Vayamos sacando propósitos concretos para imitar la entrega de Cristo desde el pesebre hasta la Cruz, para cumplir la voluntad de Dios en las grandes exigencias, pero también en las pequeñas peticiones que nos hace cada día: en la vida familiar, especialmente durante estos días de vacaciones, procuremos imitar el espíritu de servicio que impregnaría el hogar de Jesús, María y José; en el trabajo diario, esforcémonos por poner las últimas piedras, por acabar procurando poner un broche de oro a lo que tenemos entre manos, para ofrecerlo al Niño como un presente de los que le llevaban los pastores. También podemos imitar el espíritu de pobreza y desprendimiento de Jesús Niño, uniéndonos al sufrimiento de tantas personas afectadas por el invierno y las inundaciones con nuestros sacrificios y mortificaciones, además de la limosna concreta o la ayuda a iniciativas de caridad.  

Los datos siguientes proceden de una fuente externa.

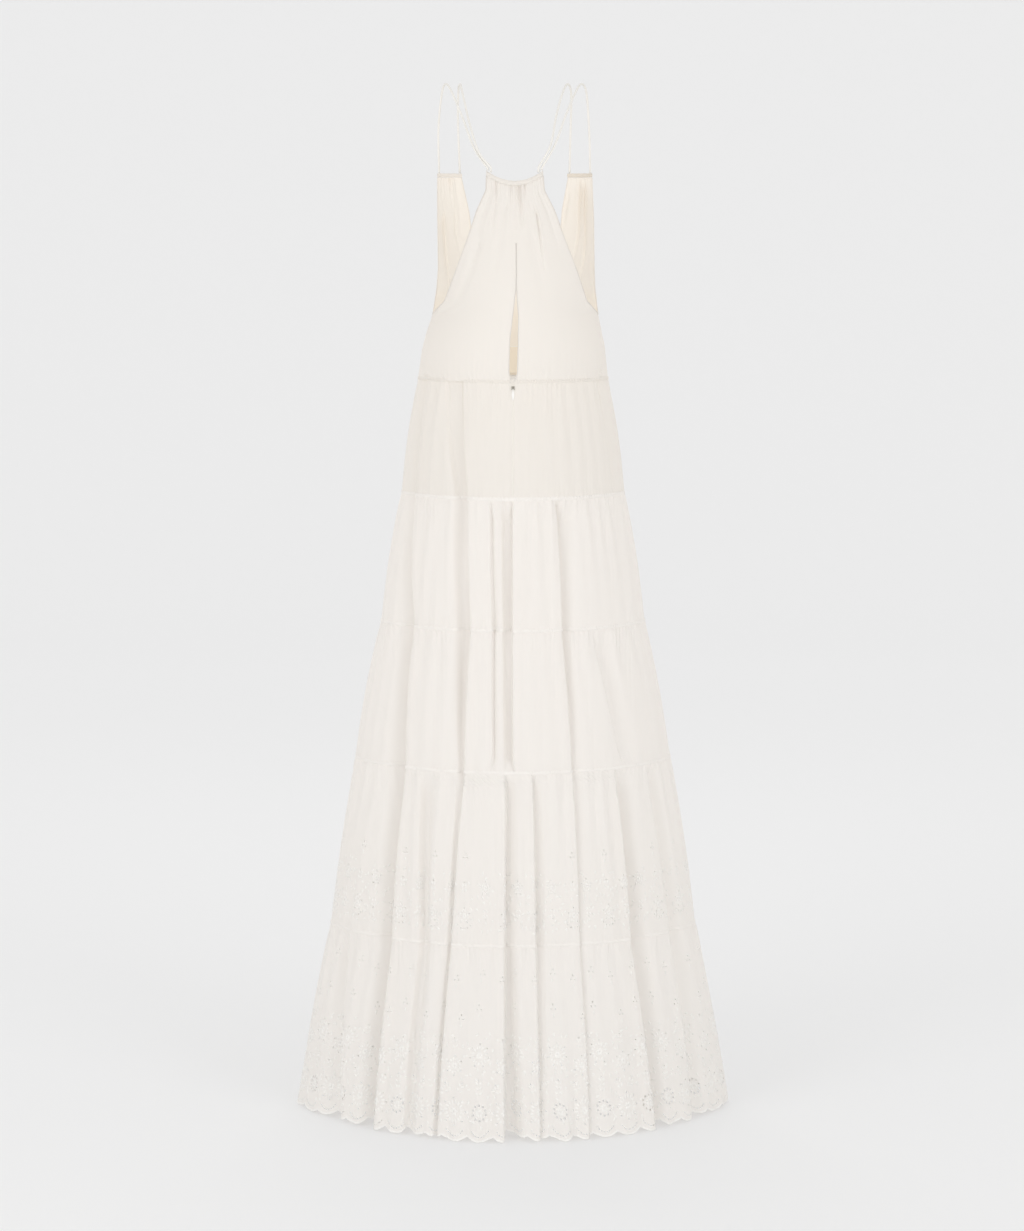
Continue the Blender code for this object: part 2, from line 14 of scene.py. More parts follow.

En el libro “Luz del mundo”, Benedicto XVI aplica el valor redentor del sufrimiento de Cristo a los padecimientos contemporáneos de la Iglesia: “Cristo no sufrió en virtud de cualesquiera causas fortuitas, sino que realmente recogió en sus manos la historia de los hombres. Su dolor no es para nosotros una mera fórmula teológica. Verlo y después dejarnos llevar por Él a su lado y no al lado contrario es un acto existencial. En el viacrucis nos percatamos de que sufre realmente por nosotros. Él ha asumido también mi causa. Ahora me atrae a sí viniendo a mí en la hondura de mí mismo y elevándome hacia sí” (pp. 49-50).

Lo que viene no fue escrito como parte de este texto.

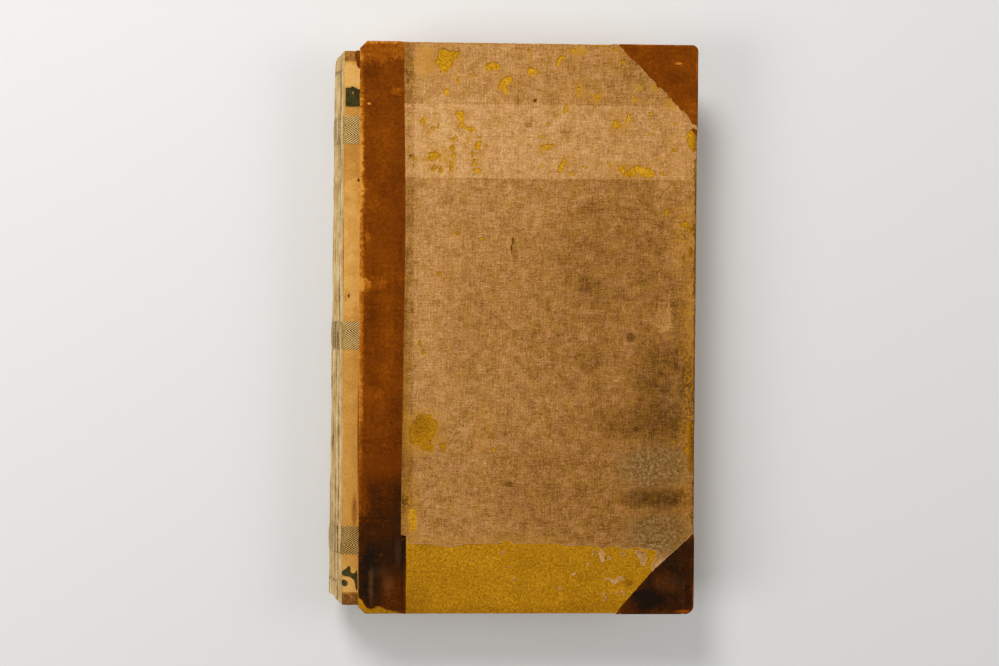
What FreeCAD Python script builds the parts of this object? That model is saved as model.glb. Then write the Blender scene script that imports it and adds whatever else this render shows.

Volvamos de nuevo al pesebre. Contemplemos a Jesús pobre, solo, sin llamar la atención. Dirijámonos al Niño con la penúltima antífona navideña: “Rey de las naciones, Emmanuel preclaro, de Israel anhelo, pastor del rebaño… ven a salvarnos, Señor, Dios nuestro”, ayúdanos a acompañarte. Y pidámosle a su Madre que nos alcance la gracia de perseverar como Ella, como José, al lado de su Hijo hasta la Cruz, que es “signo y garantía de victoria en la lucha por la santidad, y es el único lugar donde encontraremos el resplandor de la  verdad, el descanso en la fatiga, la alegría en nuestro caminar. Y no sólo lue­go, en la bienaventuranza eterna, sino ya ahora, en el momento presente (Echevarría), en estos días de Navidad.